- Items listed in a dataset
▬▬▬
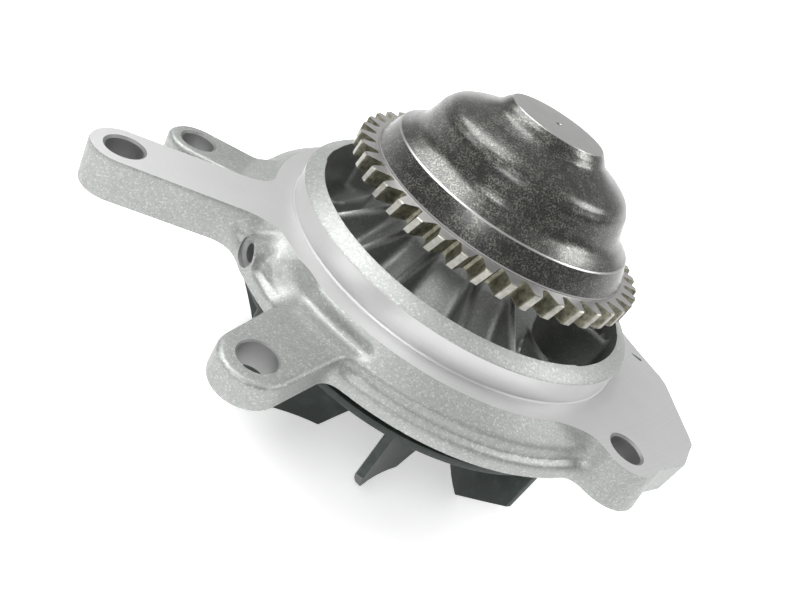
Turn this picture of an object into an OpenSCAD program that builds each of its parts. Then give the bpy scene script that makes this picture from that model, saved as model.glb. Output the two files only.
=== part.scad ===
// Gear driven engine water pump: cast housing, bell shaped drive gear, integral
// shaft bearing, oil and coolant seals, impeller with curved vanes.
// Frame: Z is the pump axis, gear end up. Z = 0 is the machined mounting face.

/* [Drive gear] */
// number of helical teeth on the drive gear
gear_teeth = 42; // [30:1:60]
// radius over the tooth tips
gear_tip_r = 52.5; // [48:0.5:58]
// radius at the bottom of the tooth spaces
gear_root_r = 47.4; // [43:0.1:53]
// helix angle of the teeth, right hand
gear_helix = 17; // [10:1:25]
// height of the gear's lower face above the mounting face
gear_z0 = 21; // [18:0.5:24]
// height of the gear's upper face above the mounting face
gear_z1 = 27; // [25:0.5:32]
// height of the machined face on top of the bell
bell_top_z = 57.8; // [54:0.1:62]

/* [Housing] */
// radius of the machined pilot cylinder
pilot_r = 62.5; // [60:0.5:65]
// radius inside the open pilot cup
cup_r = 57; // [54:0.5:58.5]
// height of the pilot cup's inner edge
cup_z = 10.7; // [9:0.1:13]
// radius of the machined ledge around the pilot
ledge_r = 69.3; // [67:0.1:72]
// radius of the flange at its lower edge
flange_r = 79.3; // [76:0.1:84]
// thickness of the flange below the mounting face
flange_h = 13; // [11:0.5:16]
// radius of the four bolt holes
bolt_hole_r = 5.25; // [4.5:0.25:5.5]
// radius of the rounded lug ends
lug_r = 9.5; // [9:0.25:12]
// step from the mounting face down to the cast lugs
lug_step = 4.5; // [3:0.5:6]
// radius of the drilled weep passage
weep_r = 2.75; // [2:0.25:3.5]

/* [Bearing] */
// outside radius of the bearing ring
ring_r = 23.5; // [22:0.5:25]
// shaft radius between the two rows
shaft_r = 11; // [10:0.5:12]
// radius of the bearing balls
ball_r = 3.969; // [3.5:0.001:4.2]
// number of balls
ball_count = 9; // [8:1:9]
// radius of the bearing rollers
roller_r = 3.25; // [3:0.05:3.5]
// number of rollers
roller_count = 11; // [9:1:11]

/* [Impeller] */
// outside radius of the impeller
imp_r = 70.6; // [66:0.2:74]
// thickness of the impeller disc
imp_t = 2.6; // [2:0.1:3.2]
// number of curved vanes under the disc
vane_count = 8; // [6:1:9]
// distance of the disc's top face below the mounting face
imp_drop = 21.3; // [21:0.1:24]
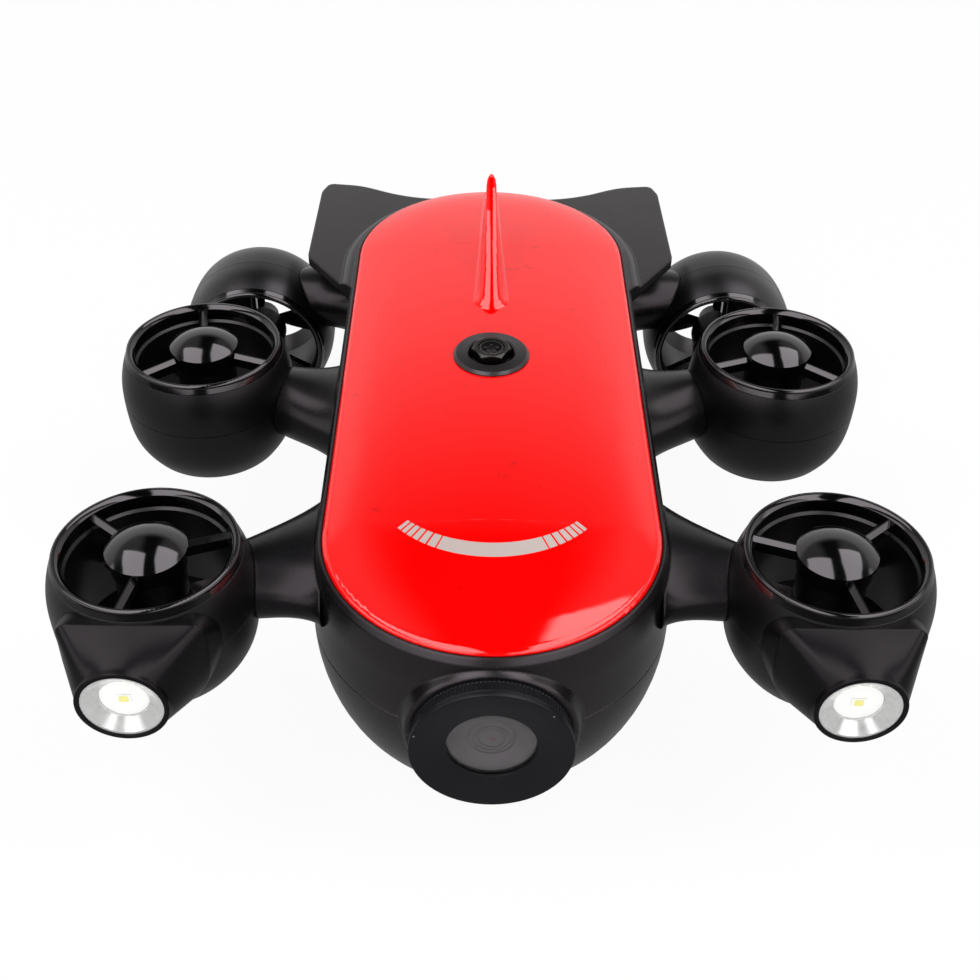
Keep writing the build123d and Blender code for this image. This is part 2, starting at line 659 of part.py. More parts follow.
▬▬▬
- Given instruction
All of the data must be returned exactly.

- Written reply
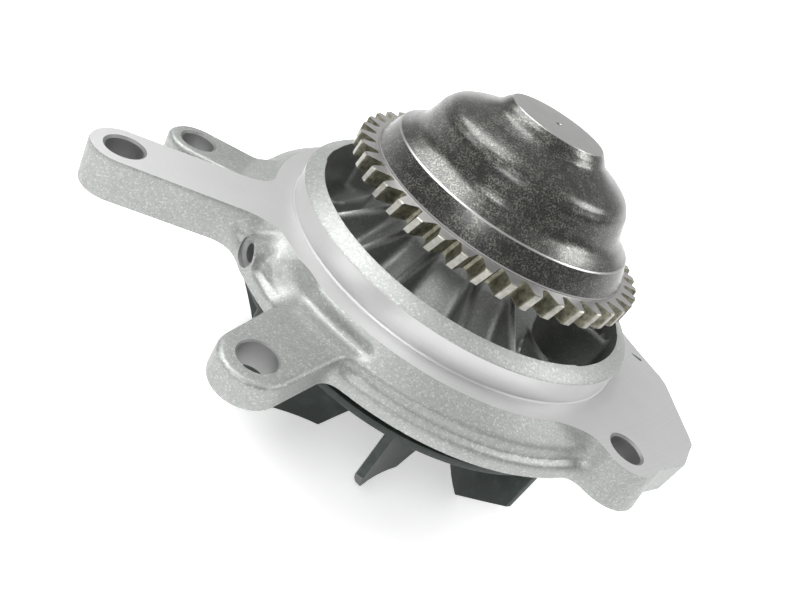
Turn this picture of an object into an OpenSCAD program that builds each of its parts. Then give the bpy scene script that makes this picture from that model, saved as model.glb. Output the two files only.
=== part.scad ===
// Gear driven engine water pump: cast housing, bell shaped drive gear, integral
// shaft bearing, oil and coolant seals, impeller with curved vanes.
// Frame: Z is the pump axis, gear end up. Z = 0 is the machined mounting face.

/* [Drive gear] */
// number of helical teeth on the drive gear
gear_teeth = 42; // [30:1:60]
// radius over the tooth tips
gear_tip_r = 52.5; // [48:0.5:58]
// radius at the bottom of the tooth spaces
gear_root_r = 47.4; // [43:0.1:53]
// helix angle of the teeth, right hand
gear_helix = 17; // [10:1:25]
// height of the gear's lower face above the mounting face
gear_z0 = 21; // [18:0.5:24]
// height of the gear's upper face above the mounting face
gear_z1 = 27; // [25:0.5:32]
// height of the machined face on top of the bell
bell_top_z = 57.8; // [54:0.1:62]

/* [Housing] */
// radius of the machined pilot cylinder
pilot_r = 62.5; // [60:0.5:65]
// radius inside the open pilot cup
cup_r = 57; // [54:0.5:58.5]
// height of the pilot cup's inner edge
cup_z = 10.7; // [9:0.1:13]
// radius of the machined ledge around the pilot
ledge_r = 69.3; // [67:0.1:72]
// radius of the flange at its lower edge
flange_r = 79.3; // [76:0.1:84]
// thickness of the flange below the mounting face
flange_h = 13; // [11:0.5:16]
// radius of the four bolt holes
bolt_hole_r = 5.25; // [4.5:0.25:5.5]
// radius of the rounded lug ends
lug_r = 9.5; // [9:0.25:12]
// step from the mounting face down to the cast lugs
lug_step = 4.5; // [3:0.5:6]
// radius of the drilled weep passage
weep_r = 2.75; // [2:0.25:3.5]

/* [Bearing] */
// outside radius of the bearing ring
ring_r = 23.5; // [22:0.5:25]
// shaft radius between the two rows
shaft_r = 11; // [10:0.5:12]
// radius of the bearing balls
ball_r = 3.969; // [3.5:0.001:4.2]
// number of balls
ball_count = 9; // [8:1:9]
// radius of the bearing rollers
roller_r = 3.25; // [3:0.05:3.5]
// number of rollers
roller_count = 11; // [9:1:11]

/* [Impeller] */
// outside radius of the impeller
imp_r = 70.6; // [66:0.2:74]
// thickness of the impeller disc
imp_t = 2.6; // [2:0.1:3.2]
// number of curved vanes under the disc
vane_count = 8; // [6:1:9]
// distance of the disc's top face below the mounting face
imp_drop = 21.3; // [21:0.1:24]
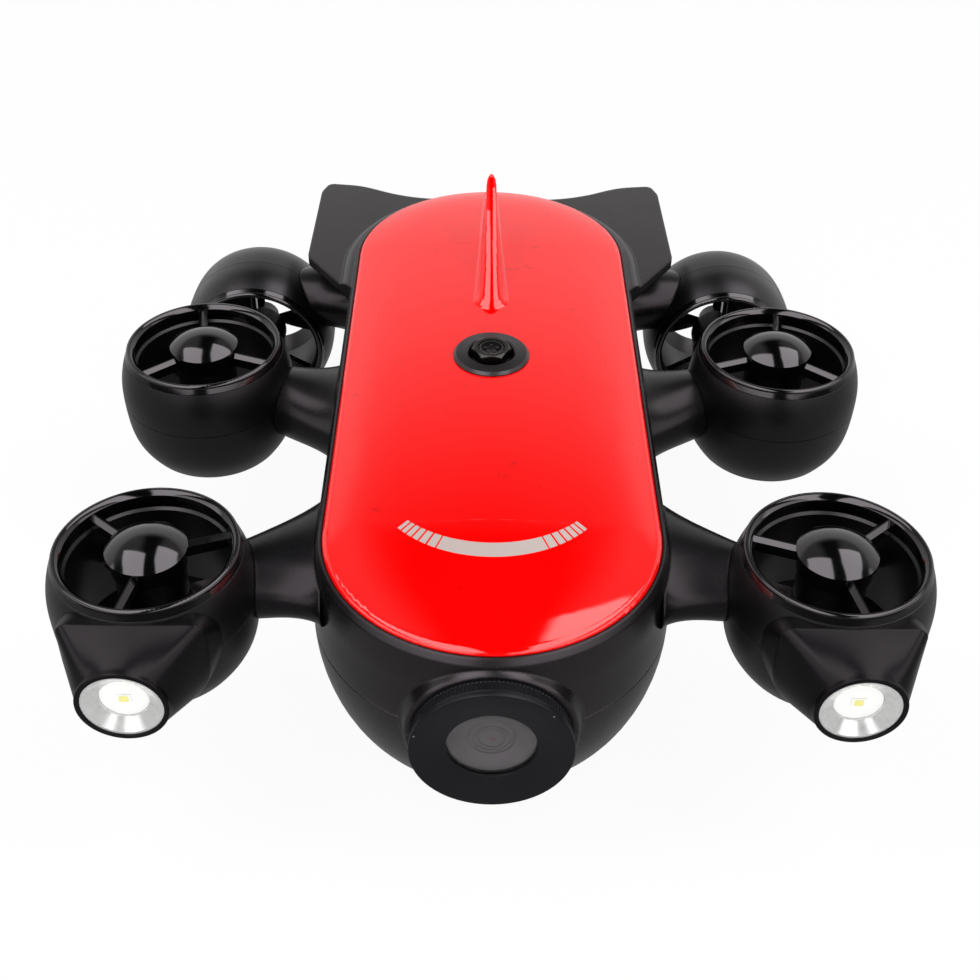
Keep writing the build123d and Blender code for this image. This is part 2, starting at line 659 of part.py. More parts follow.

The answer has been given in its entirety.